The FT focuses on news that a rogue trader cost Morgan Stanley a $120 million in revenue write-downs in the quarter after it caught him inflating his positions’ value.

The Journal’s Heard on the Street says Morgan Stanley was “tripped up by bad trades, poor management and investments, as well as less-than-stellar risk management.” It says the company’s shares aren’t cheap and the writing in the column (the Journal recently swiped the FT’s Lex column writers) appears to be getting tarted up:

Morgan Stanley can’t fumble this way and hope to be spoken of in the same breath with Goldman.

Absolutely, positively bad news

In a bad sign for the economy, FedEx reported its first loss in eleven years on a one-time accounting charge and weak results, and said its outlook is slow and that it is cutting back on investment and operations, the Journal says on B3 and the FT says on its Companies & Markets front. The economic bellwether’s package volume was up 1 percent in the last quarter and its fuel costs soared. The WSJ:

Results from other big transportation companies in the coming weeks are likely to reflect similar pressures on profits, as low retail spending continues to restrain U.S. demand for shipments of manufactured goods and threatens to delay the start of the peak shipping season in late summer.

The Los Angeles Times says overnight shipping is suddenly not as crucial as it was not so long ago, in part because of hefty fuel surcharges.

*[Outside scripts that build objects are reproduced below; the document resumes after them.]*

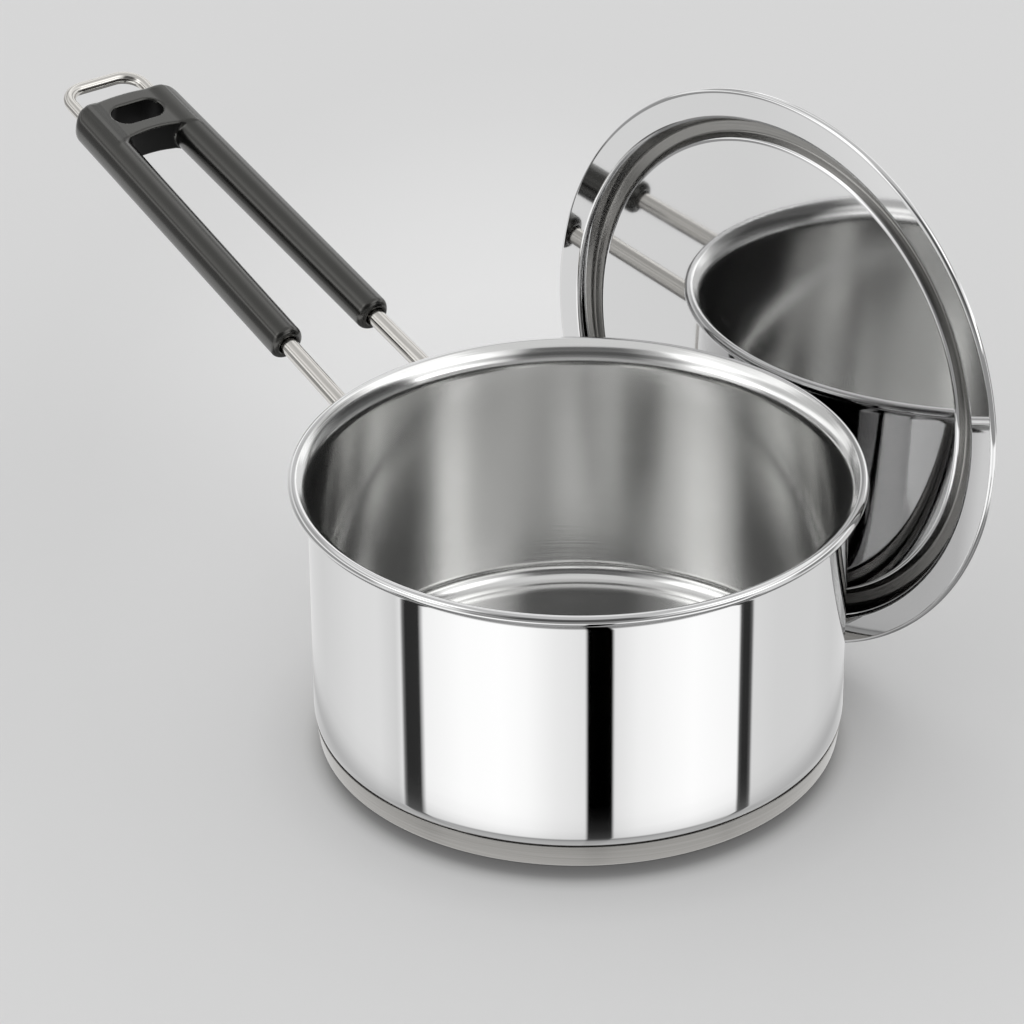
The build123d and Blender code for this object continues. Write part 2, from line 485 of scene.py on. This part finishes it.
def add_points(line, longest):
    """The same line with its long straights cut into pieces no longer than that."""
    steps = np.linalg.norm(np.diff(line, axis=0), axis=1)
    counts = np.maximum(1, np.ceil(steps / longest)).astype(int)
    shares = [number + np.arange(count) / count for number, count in enumerate(counts)]
    places = np.concatenate(shares + [[len(steps)]])
    old = np.arange(len(line))
    return np.stack([np.interp(places, old, column) for column in line.T], axis=1)


def sheet_outline(middle, thickness):
    """Both faces of a sheet from its middle line: each point moved half the sheet to
    each side, up the left face and back down the right one. Gives points and normals."""
    tangent = np.gradient(middle, axis=0)
    tangent /= np.linalg.norm(tangent, axis=1)[:, None]
    left = np.stack([-tangent[:, 1], tangent[:, 0]], axis=1)
    faces = [middle + left * thickness / 2, (middle - left * thickness / 2)[::-1]]
    for face in faces:
        face[np.abs(face[:, 0]) < thickness / 100, 0] = 0
    return np.vstack(faces), np.vstack([left, -left[::-1]])


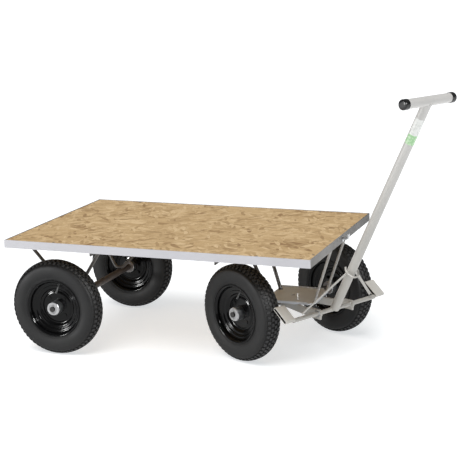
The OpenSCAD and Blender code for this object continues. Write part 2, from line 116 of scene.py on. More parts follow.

Pfizer sticks it to consumers on Lipitor

The NYT and the Journal both go C1 with news that Pfizer has reached a deal with an Indian generic drug maker that will give its blockbuster Lipitor cholesterol drug another twenty months of zero competition—until late 2011. That’s a lot of money it’s making there—Lipitor is the biggest selling drug in the world with 2007 sales of $13 billion.

Apparently Pfizer doesn’t consider the deal a payoff, even though it granted the Indian company licenses to sell the drug early in seven countries and ended a dispute about another drug in its favor. The Federal Trade Commission rightfully frowns on such deals, and the Times quotes a commissioner saying it will take a “very close look” at it.

One thing’s for sure: consumers are hurt by this. The Times says Lipitor costs about $3 a day, while a generic might cost “well below $1.”